Pirozzi se la prende con l’attuale maggioranza di governo rea di non aver approvato nel recente decreto Sisma gli emendamenti proposti all’unanimità dalla Regione Lazio. Si trattava di misure che per i Comuni con il 50% piu uno di edifici crollati avrebbero consentito più agili cambiamenti di destinazione d’uso degli edifici distrutti, procedure semplificate in materia antisismica, poteri straordinari per il commissario, come quelli conferiti a Genova dopo il crollo del Ponte e altre misure di questo genere. Un approccio orientato a meno vincoli e a maggiori deroghe che non ha trovato appoggio nella maggioranza parlamentare convinta che il decreto approvato contenga già buoni strumenti per andare avanti. Ma la necessità di procedere seriamente alla ricostruzione al momento resta intatta.

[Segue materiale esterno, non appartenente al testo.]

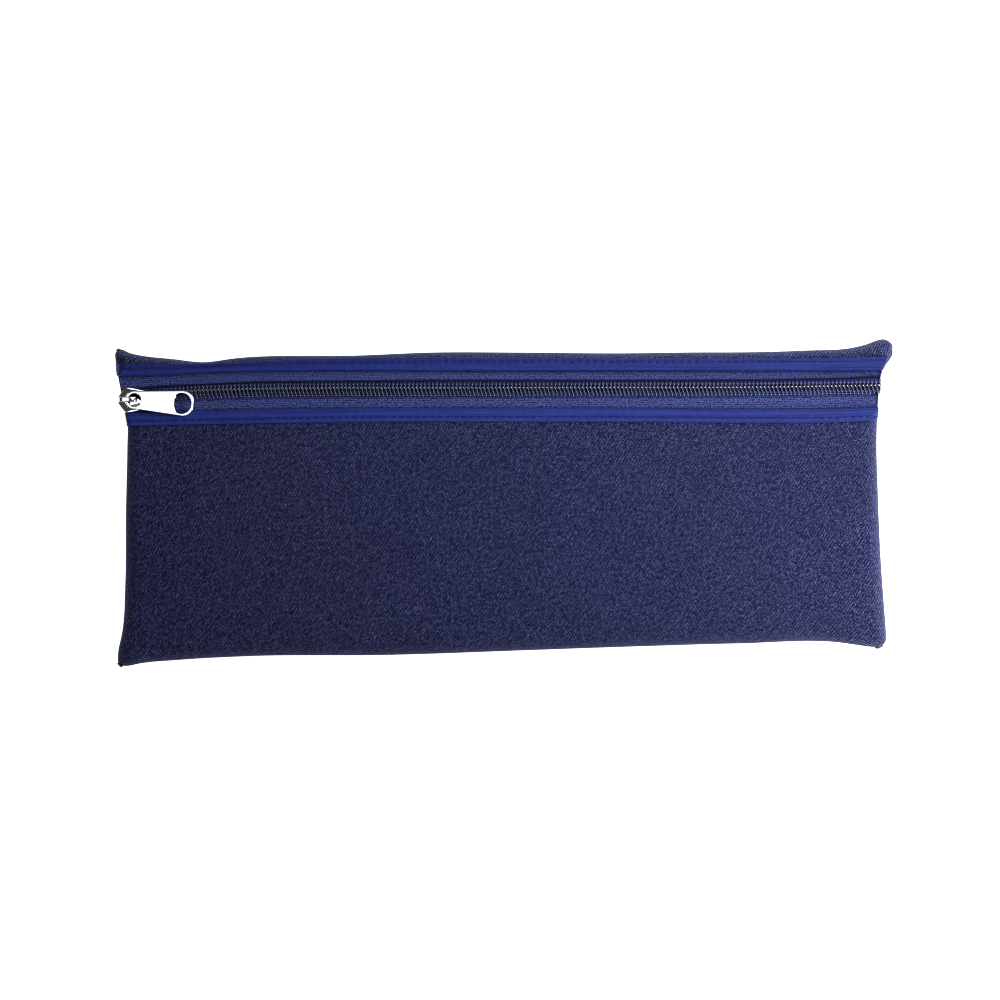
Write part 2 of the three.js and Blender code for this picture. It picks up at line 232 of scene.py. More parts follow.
def flip_if_inside_out(thing):
    """Points a closed mesh's faces outwards."""
    with edited(thing.data) as work:
        bmesh.ops.recalc_face_normals(work, faces=work.faces)
    return thing


def keep_side(thing, name, side):
    """A copy of a piece with only the faces left (-1) or right (1) of the middle of the mouth."""
    copy = new_object(name, thing.data.copy())
    copy.data.name = name
    middle = MIDDLE_X * MM
    with edited(copy.data) as work:
        far = [f for f in work.faces if (f.calc_center_median().x - middle) * side < 0]
        bmesh.ops.delete(work, geom=far, context="FACES")
    return copy


def halves(thing):
    """Splits a lip piece at the middle of the mouth into a left and a right half."""
    made = []
    base = thing.name
    for suffix, side, park in (("_left", -1, PARK_LEFT), ("_right", 1, PARK_RIGHT)):
        half = keep_side(thing, base + suffix, side)
        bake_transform(half)
        made.append(half)
    bpy.data.objects.remove(thing)
    return made


# -------- material helpers


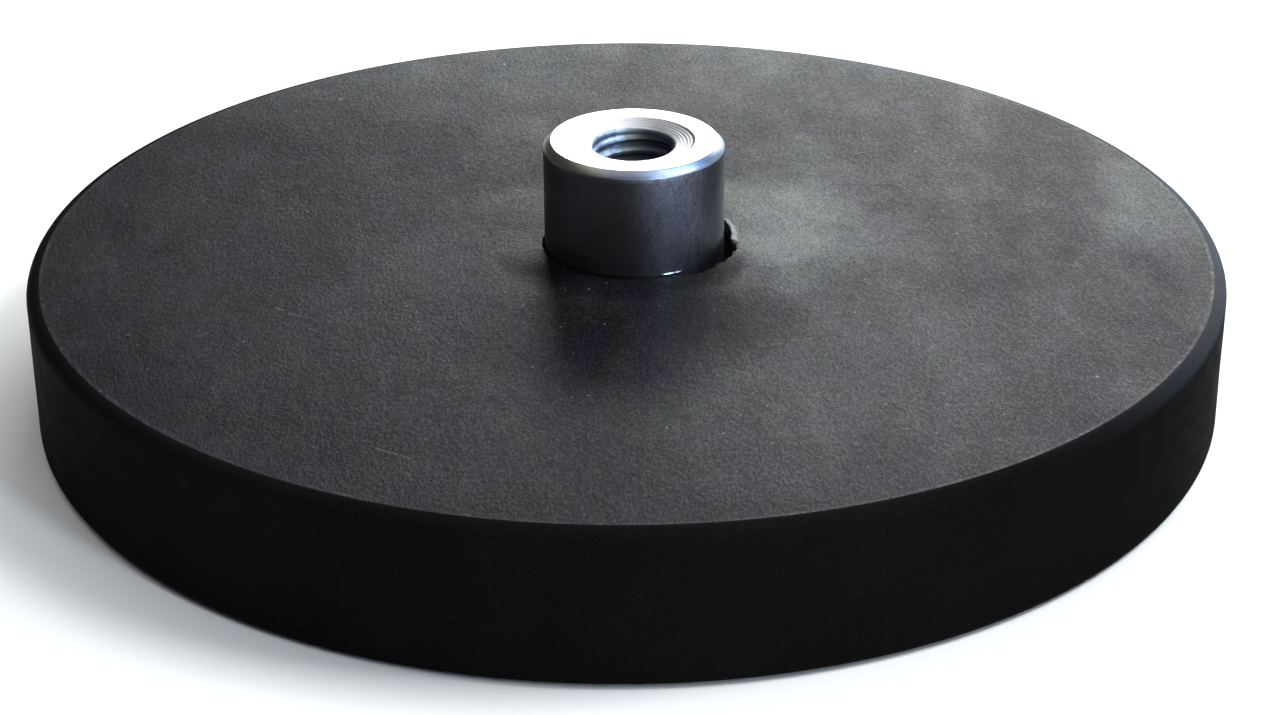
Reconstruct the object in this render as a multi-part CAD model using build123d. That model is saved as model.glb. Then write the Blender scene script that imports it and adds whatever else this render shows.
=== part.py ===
from build123d import *
import os
from math import cos, pi, radians, sin

# Rubber covered pot magnet with a threaded bush.
# Frame: origin at the middle of the contact face, +Z up along the axis of the bush. Millimetres.

# ---- driving dimensions -------------------------------------------------------------------------
COVER_D = 66.0          # outside diameter of the rubber
COVER_H = 8.5           # height of the rubber, contact face to top face
TOP_EDGE_R = 0.7        # rounding of the top edge
BOTTOM_EDGE_R = 0.8     # rounding of the edge of the contact face
SKIN_BELOW = 1.0        # rubber under the magnets

MAGNET_D = 12.0
MAGNET_T = 3.0
MAGNET_COUNT = 10
MAGNET_PCD = 46.0       # pitch circle of the magnets

PLATE_D = 62.0
PLATE_T = 2.5
PLATE_EDGE_CHAMFER = 0.3
PLATE_HOLE_D = 7.0      # seat of the spigot of the bush
RIVET_SINK_D = 9.0      # countersink under the plate that the swaged end of the bush fills

BUSH_D = 10.0
BUSH_TOP_Z = 14.6       # overall height of the magnet
BUSH_CHAMFER = 0.38     # outside edge of the bush, at 45 degrees
DISH_D = 6.8            # shallow turned dish round the mouth of the thread
DISH_DEPTH = 0.3
THREAD_D = 5.0          # M5
TAP_DRILL_D = 4.2
TAP_DEPTH_Z = 7.0       # where the full bore ends; the drill point goes on below it
DRILL_POINT_ANGLE = 118.0

OPENING_DEPTH = 1.2     # the rubber stands clear of the bush from the top face down to here
LIP_H = 0.20            # height of the turned-up lip beside the torn notch

# Outline of the opening in the rubber round the bush: (angle from +X in degrees, radius in mm).
# It is close on the -X side and torn into a notch with a step on the +X side.
OPENING = [
    (-180, 5.13), (-165, 5.14), (-150, 5.15), (-135, 5.16), (-120, 5.17), (-105, 5.17), (-92, 5.16),
    (-80, 5.15), (-70, 5.17), (-62, 5.26), (-57, 5.44), (-53, 5.56), (-49, 5.60), (-44, 5.57),
    (-40, 5.60), (-36, 5.49), (-32.5, 5.54), (-29, 5.68), (-24, 5.70), (-18, 5.72), (-12, 5.75),
    (-6.5, 5.73), (-4, 5.62), (-2.5, 5.36), (2, 5.41), (7, 5.46), (13, 5.54), (20, 5.61),
    (27, 5.65), (34, 5.64), (43, 5.55), (54, 5.43), (68, 5.33), (84, 5.26), (100, 5.21),
    (118, 5.18), (136, 5.15), (152, 5.14), (166, 5.13),
]
LIP_FROM_DEG = -3.0     # the lip runs round the notch from here ...
LIP_TO_DEG = 42.0       # ... to here
LIP_CREST_R = 5.72      # radius of its crest
LIP_FOOT_R = 6.02       # radius where its outer slope meets the top face

# ---- heights that follow from them --------------------------------------------------------------
MAGNET_Z = SKIN_BELOW
PLATE_Z = MAGNET_Z + MAGNET_T
PLATE_TOP_Z = PLATE_Z + PLATE_T
BUSH_R = BUSH_D / 2
LOW = (Align.CENTER, Align.CENTER, Align.MIN)


def cyl(d, z0, z1):
    """Plain cylinder of diameter d on the axis, between two heights."""
    return Pos(0, 0, z0) * Cylinder(d / 2, z1 - z0, align=LOW)


def turned(points):
    """Solid turned about Z from the (radius, height) points of its half section."""
    section = make_face(Polyline(*[(r, 0, z) for r, z in points], close=True))
    return revolve(section, Axis.Z)


# ---- bush: one turned piece, its lower end swaged into the plate --------------------------------
sink_depth = (RIVET_SINK_D - PLATE_HOLE_D) / 2
bush = turned([
    (0, PLATE_Z),
    (RIVET_SINK_D / 2, PLATE_Z),
    (PLATE_HOLE_D / 2, PLATE_Z + sink_depth),
    (PLATE_HOLE_D / 2, PLATE_TOP_Z),
    (BUSH_R, PLATE_TOP_Z),
    (BUSH_R, BUSH_TOP_Z - BUSH_CHAMFER),
    (BUSH_R - BUSH_CHAMFER, BUSH_TOP_Z),
    (0, BUSH_TOP_Z),
])
mouth_z = BUSH_TOP_Z - DISH_DEPTH
lead_in = (THREAD_D - TAP_DRILL_D) / 2
point_h = (TAP_DRILL_D / 2) / (sin(radians(DRILL_POINT_ANGLE / 2)) / cos(radians(DRILL_POINT_ANGLE / 2)))
bore = turned([
    (0, TAP_DEPTH_Z - point_h),
    (TAP_DRILL_D / 2, TAP_DEPTH_Z),
    (TAP_DRILL_D / 2, mouth_z - lead_in),
    (THREAD_D / 2, mouth_z),
    (DISH_D / 2, BUSH_TOP_Z),
    (DISH_D / 2, BUSH_TOP_Z + 1),
    (0, BUSH_TOP_Z + 1),
])
threaded_bush = bush - bore

# ---- steel plate --------------------------------------------------------------------------------
plate_blank = cyl(PLATE_D, PLATE_Z, PLATE_TOP_Z)
plate_blank = chamfer(plate_blank.edges().group_by(Axis.Z)[-1], PLATE_EDGE_CHAMFER)
plate_hole = turned([
    (0, PLATE_Z - 1),
    (RIVET_SINK_D / 2, PLATE_Z - 1),
    (RIVET_SINK_D / 2, PLATE_Z),
    (PLATE_HOLE_D / 2, PLATE_Z + sink_depth),
    (PLATE_HOLE_D / 2, PLATE_TOP_Z + 1),
    (0, PLATE_TOP_Z + 1),
])
steel_base_plate = plate_blank - plate_hole

# ---- magnets, stuck by their own pull to the underside of the plate -----------------------------
magnets = []
for i in range(MAGNET_COUNT):
    a = 2 * pi * (i + 0.5) / MAGNET_COUNT
    magnets.append(
        Pos(MAGNET_PCD / 2 * cos(a), MAGNET_PCD / 2 * sin(a), MAGNET_Z)
        * Cylinder(MAGNET_D / 2, MAGNET_T, align=LOW)
    )

# ---- rubber cover, moulded round all of it ------------------------------------------------------
cover = cyl(COVER_D, 0, COVER_H)
cover = fillet(cover.edges().group_by(Axis.Z)[-1], TOP_EDGE_R)
cover = fillet(cover.edges().group_by(Axis.Z)[0], BOTTOM_EDGE_R)

# turned-up lip on the rim of the opening, from the step of the tear round its back
lip_section = make_face(Polyline(
    (5.20, 0, COVER_H - 0.30),
    (5.20, 0, COVER_H + LIP_H * 0.70),
    (LIP_CREST_R, 0, COVER_H + LIP_H),
    (LIP_FOOT_R, 0, COVER_H),
    (LIP_FOOT_R, 0, COVER_H - 0.30),
    close=True,
))
lip = Rot(0, 0, LIP_FROM_DEG) * revolve(lip_section, Axis.Z, LIP_TO_DEG - LIP_FROM_DEG)
cover = cover + lip

# opening round the bush: a close fit below, the wider outline with the torn notch above
cover = cover - cyl(BUSH_D, PLATE_TOP_Z, COVER_H + 1)
outline = [(r * cos(radians(a)), r * sin(radians(a)), COVER_H - OPENING_DEPTH) for a, r in OPENING]
cover = cover - extrude(make_face(Polyline(*outline, close=True)), OPENING_DEPTH + 1, dir=(0, 0, 1))

# the cavity is exactly what it is moulded round
cover = cover - plate_blank
for m in magnets:
    cover = cover - m
rubber_cover = cover

# ---- output -------------------------------------------------------------------------------------
nodes = {
    "rubber_cover": rubber_cover,
    "threaded_bush": threaded_bush,
    "steel_base_plate": steel_base_plate,
}
for i, m in enumerate(magnets):
    nodes[f"magnet_{i + 1:02d}"] = m

os.makedirs("parts", exist_ok=True)
for name, shape in nodes.items():
    solid = shape.solids()[0] if len(shape.solids()) == 1 else shape
    solid.label = name
    export_step(solid, f"parts/{name}.step")
    print(name, len(shape.solids()), "solid", round(shape.volume, 1), "mm3")
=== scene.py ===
import math

import bpy
import numpy as np
from mathutils import Matrix, Vector
from mathutils.geometry import delaunay_2d_cdt


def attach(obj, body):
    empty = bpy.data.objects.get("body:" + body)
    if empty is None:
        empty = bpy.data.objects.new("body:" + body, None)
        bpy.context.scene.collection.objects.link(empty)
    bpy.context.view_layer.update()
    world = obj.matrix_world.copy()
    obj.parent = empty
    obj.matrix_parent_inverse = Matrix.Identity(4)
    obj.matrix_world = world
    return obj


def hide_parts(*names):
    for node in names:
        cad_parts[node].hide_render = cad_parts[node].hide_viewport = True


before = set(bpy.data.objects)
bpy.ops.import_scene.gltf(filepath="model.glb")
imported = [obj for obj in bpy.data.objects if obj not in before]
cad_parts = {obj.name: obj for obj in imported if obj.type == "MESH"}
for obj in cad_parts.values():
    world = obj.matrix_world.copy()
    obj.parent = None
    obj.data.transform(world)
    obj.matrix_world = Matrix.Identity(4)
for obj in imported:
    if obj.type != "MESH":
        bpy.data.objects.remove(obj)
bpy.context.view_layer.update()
MM = 0.001

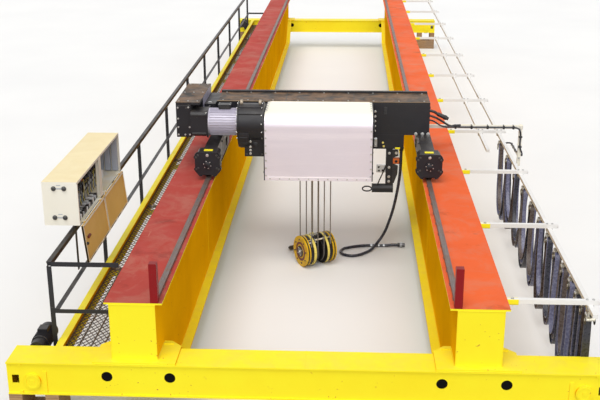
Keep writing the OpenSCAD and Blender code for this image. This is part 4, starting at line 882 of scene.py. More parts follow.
def cover_trim():
    p = Piece()
    for x, s in ((COVER_X0, 1), (COVER_X1, -1)):
        line = cover_outline(-0.0025)
        path = [(x + s * 0.0135, y, z) for y, z in line]
        p.sweep(path, [(-0.0015, -0.0125), (0.0015, -0.0125), (0.0015, 0.0125), (-0.0015, 0.0125)], 0, up=(1, 0, 0),
                smooth=False)
        xe = x - s * 0.0065
        for k in range(7):
            z = COVER_Z0 + 0.06 + k * 0.09
            p.bolt((x + s * 0.0135, COVER_Y0 - 0.004, z), (0, -1, 0), 0.010, mi=1)
        for k in range(5):
            y = COVER_Y0 + 0.20 + k * 0.10
            p.bolt((x + s * 0.0135, y, COVER_Z1 + 0.004), (0, 0, 1), 0.010, mi=1)
        for y, z in ((-5.66, 1.24), (-5.66, 1.66), (-5.20, 1.24), (-5.20, 1.86), (-5.60, 1.84), (-5.415, 1.42)):
            p.bolt((xe - s * 0.0060, y, z), (-s, 0, 0), 0.014, mi=2)
        p.lathe((xe - s * 0.0058, -5.415, 1.720), (-s, 0, 0), [(0, 0.115), (0.014, 0.112), (0.020, 0.095)], 32, 3)
        rim(p, (xe - s * 0.0195, -5.415, 1.720), (-s, 0, 0), 0.075, 6, 0.012, 2)
    p.box((COVER_X0 + 0.001, COVER_Y0 - 0.0052, COVER_Z0 + 0.001), (COVER_X1 - 0.001, COVER_Y0 - 0.0004, COVER_Z0 + 0.042),
          0, 0.001)
    n = 11
    for k in range(n):
        x = COVER_X0 + 0.06 + (COVER_X1 - COVER_X0 - 0.12) * k / (n - 1)
        p.bolt((x, COVER_Y0 - 0.0052, COVER_Z0 + 0.022), (0, -1, 0), 0.008, mi=1)
    p.box((COVER_X0, COVER_Y1 - 0.040, COVER_Z1), (COVER_X1, COVER_Y1 - 0.002, COVER_Z1 + 0.004), 0, 0.001)
    p.done("cover_trim", [MATS["cover_aluminium"], BOLT, DARK_BOLT, BLACK], "trolley", "cover_aluminium", sharp=30)


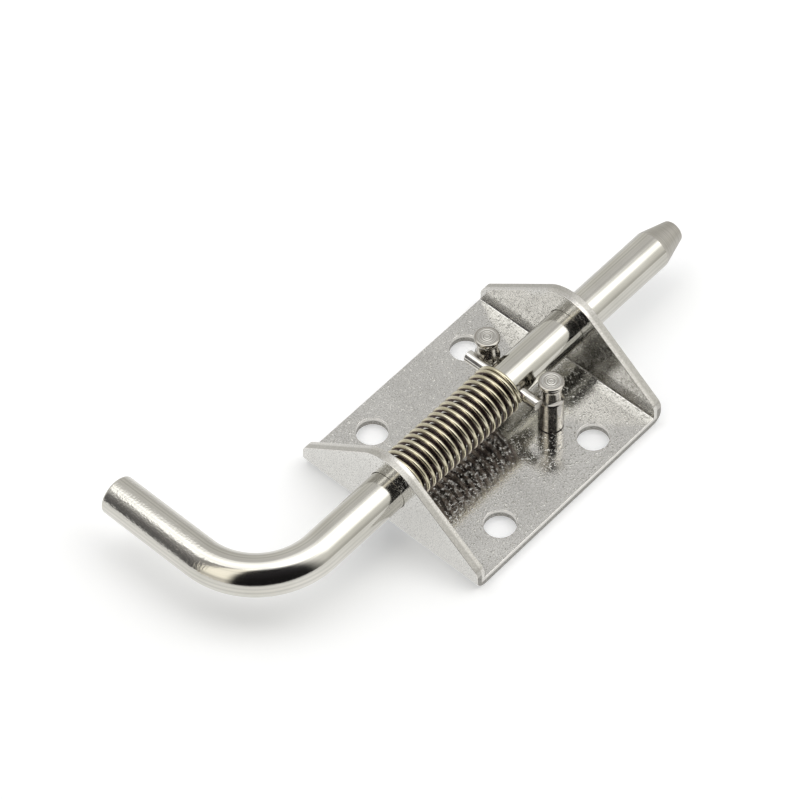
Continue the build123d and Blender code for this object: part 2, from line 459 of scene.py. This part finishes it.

Resta la soddisfazione che si respirava ieri, anche per aver iniziato a “uscire dalla delusione e dal dolore” come ha detto Raoul Bova. Dopo tre anni di strettoie burocratiche e di qualche malfunzionamento iniziale della stessa Cri, poi recuperato, le parole degli intervenuti, dal sindaco di Amatrice, Antonio Fontanella, al presidente della Croce Rossa, Francesco Rocca, allo stesso Pirozzi, hanno voluto mettere da parte la retorica della “prima pietra” confidando che entro l’estate sarà posta l’ultima. Probabilmente in tempo per inaugurare il Centro Polifunzionale in occasione del quarto anniversario del terremoto. E sperando che intorno a esso ci siano più case, negozi, spazi pubblici, almeno una parvenza di vita comune. Amatrice ne ha bisogno.